● **Work to be completed**
Extract all lines from the data beneath that include the word "this".

[Rows from a 3D modeling dataset]
****************************************

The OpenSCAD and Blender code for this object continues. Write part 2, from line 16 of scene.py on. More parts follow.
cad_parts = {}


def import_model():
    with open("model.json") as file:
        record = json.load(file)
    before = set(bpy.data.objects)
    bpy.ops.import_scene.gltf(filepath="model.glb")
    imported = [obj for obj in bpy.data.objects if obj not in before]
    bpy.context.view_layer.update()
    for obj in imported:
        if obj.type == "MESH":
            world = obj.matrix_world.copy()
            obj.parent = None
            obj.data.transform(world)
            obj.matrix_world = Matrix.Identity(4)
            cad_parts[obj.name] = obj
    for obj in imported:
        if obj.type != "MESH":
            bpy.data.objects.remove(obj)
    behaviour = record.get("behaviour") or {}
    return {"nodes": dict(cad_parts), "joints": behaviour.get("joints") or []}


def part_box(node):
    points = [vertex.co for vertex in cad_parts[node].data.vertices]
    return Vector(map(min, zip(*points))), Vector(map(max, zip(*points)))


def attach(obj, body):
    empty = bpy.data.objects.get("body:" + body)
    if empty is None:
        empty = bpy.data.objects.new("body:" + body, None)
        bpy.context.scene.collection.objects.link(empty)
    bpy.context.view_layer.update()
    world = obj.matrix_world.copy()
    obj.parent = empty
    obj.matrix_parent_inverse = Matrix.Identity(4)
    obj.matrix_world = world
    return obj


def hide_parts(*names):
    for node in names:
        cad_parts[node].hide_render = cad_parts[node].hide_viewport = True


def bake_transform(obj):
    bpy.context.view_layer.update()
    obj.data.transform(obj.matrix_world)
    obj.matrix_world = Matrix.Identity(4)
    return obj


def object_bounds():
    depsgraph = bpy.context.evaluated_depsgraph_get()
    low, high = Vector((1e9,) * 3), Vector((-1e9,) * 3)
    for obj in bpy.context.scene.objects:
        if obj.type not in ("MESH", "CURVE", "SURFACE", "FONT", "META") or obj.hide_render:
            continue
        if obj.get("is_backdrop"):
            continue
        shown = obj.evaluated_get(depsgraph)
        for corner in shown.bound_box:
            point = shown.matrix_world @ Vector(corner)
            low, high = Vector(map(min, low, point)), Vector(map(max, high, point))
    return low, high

****************************************

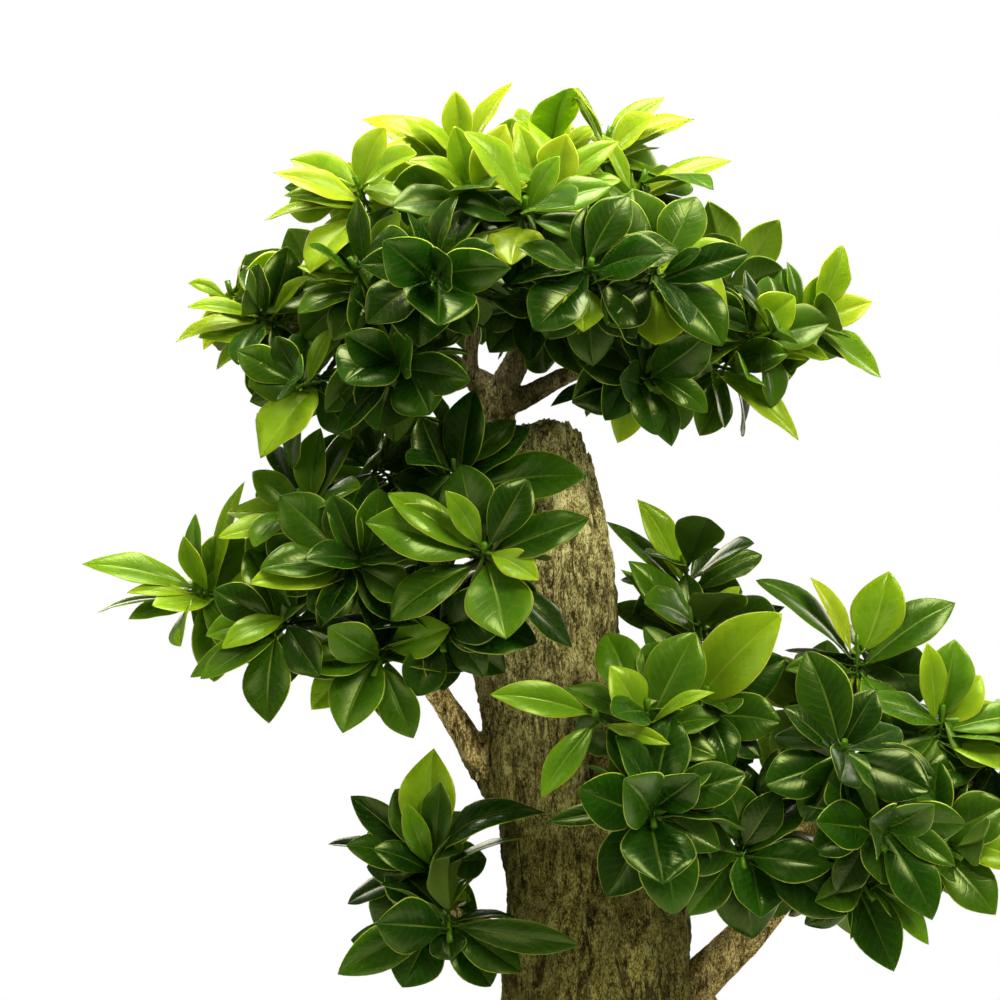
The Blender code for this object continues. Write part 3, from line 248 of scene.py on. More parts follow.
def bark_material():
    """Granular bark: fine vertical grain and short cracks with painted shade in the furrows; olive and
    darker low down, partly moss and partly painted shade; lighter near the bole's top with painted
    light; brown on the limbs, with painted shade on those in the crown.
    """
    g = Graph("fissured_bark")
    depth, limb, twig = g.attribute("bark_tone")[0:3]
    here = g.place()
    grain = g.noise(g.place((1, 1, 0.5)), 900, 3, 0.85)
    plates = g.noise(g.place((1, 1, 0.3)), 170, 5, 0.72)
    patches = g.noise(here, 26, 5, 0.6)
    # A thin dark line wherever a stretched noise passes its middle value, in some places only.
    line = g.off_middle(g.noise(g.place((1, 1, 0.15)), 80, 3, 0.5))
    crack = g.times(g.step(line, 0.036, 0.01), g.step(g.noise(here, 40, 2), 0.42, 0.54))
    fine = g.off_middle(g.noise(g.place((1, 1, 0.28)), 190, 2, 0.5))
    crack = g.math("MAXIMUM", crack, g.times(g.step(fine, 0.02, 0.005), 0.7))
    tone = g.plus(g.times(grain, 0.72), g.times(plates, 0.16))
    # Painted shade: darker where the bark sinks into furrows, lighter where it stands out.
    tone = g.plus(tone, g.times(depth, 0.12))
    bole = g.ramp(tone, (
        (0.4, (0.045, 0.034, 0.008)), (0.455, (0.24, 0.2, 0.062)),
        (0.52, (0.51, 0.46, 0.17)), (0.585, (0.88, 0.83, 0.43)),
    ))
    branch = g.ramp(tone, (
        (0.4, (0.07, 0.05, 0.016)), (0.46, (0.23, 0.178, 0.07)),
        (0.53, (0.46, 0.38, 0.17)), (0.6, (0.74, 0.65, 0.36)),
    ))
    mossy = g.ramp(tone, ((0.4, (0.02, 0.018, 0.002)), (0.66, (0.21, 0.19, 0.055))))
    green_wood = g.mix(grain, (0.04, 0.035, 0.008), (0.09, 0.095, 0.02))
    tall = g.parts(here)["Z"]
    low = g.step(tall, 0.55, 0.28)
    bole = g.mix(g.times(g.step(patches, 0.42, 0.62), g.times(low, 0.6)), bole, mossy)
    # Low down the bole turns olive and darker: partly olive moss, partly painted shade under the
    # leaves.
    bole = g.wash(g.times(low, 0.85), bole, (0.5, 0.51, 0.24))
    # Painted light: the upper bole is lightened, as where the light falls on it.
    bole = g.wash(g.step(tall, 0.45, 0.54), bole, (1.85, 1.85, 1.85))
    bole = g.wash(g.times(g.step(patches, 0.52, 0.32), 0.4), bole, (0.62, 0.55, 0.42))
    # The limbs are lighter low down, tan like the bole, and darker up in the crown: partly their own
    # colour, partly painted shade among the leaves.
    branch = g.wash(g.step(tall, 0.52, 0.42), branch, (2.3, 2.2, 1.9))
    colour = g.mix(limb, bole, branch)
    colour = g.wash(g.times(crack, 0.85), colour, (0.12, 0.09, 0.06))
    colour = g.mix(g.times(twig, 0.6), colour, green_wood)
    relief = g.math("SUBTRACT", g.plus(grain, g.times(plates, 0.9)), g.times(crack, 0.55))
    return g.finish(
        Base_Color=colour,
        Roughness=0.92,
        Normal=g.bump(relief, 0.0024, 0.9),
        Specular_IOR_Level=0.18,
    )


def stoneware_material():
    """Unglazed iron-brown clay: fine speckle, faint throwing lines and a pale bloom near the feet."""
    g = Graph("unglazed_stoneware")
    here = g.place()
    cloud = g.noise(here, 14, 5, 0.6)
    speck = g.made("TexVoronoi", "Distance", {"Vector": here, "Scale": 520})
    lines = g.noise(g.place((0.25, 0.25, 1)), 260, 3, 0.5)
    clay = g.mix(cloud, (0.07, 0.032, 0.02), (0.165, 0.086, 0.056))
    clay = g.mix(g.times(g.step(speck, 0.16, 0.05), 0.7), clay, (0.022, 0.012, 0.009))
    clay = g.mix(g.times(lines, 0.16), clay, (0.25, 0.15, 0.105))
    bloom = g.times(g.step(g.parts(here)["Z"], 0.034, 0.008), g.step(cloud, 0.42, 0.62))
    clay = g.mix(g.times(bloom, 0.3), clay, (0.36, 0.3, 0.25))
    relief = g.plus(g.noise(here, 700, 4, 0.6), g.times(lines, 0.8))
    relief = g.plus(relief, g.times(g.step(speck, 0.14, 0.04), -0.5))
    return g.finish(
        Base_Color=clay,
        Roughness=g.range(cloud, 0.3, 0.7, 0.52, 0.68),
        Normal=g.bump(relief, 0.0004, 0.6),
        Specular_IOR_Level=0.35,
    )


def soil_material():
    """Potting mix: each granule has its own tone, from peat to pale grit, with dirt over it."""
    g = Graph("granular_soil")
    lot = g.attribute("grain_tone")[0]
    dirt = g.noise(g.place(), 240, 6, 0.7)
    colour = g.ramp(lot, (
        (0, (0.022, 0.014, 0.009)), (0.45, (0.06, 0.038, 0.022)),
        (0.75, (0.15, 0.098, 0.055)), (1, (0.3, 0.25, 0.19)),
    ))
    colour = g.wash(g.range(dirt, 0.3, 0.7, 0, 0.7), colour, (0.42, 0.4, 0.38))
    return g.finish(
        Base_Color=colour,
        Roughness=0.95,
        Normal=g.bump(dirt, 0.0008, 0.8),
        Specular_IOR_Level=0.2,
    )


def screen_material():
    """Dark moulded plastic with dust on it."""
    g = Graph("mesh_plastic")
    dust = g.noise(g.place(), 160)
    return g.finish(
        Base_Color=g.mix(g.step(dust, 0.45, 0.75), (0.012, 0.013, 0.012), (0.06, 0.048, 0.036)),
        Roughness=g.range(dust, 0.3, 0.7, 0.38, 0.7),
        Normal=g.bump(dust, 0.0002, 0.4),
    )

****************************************

● **Problem solution**
The OpenSCAD and Blender code for this object continues. Write part 2, from line 16 of scene.py on. More parts follow.
The Blender code for this object continues. Write part 3, from line 248 of scene.py on. More parts follow.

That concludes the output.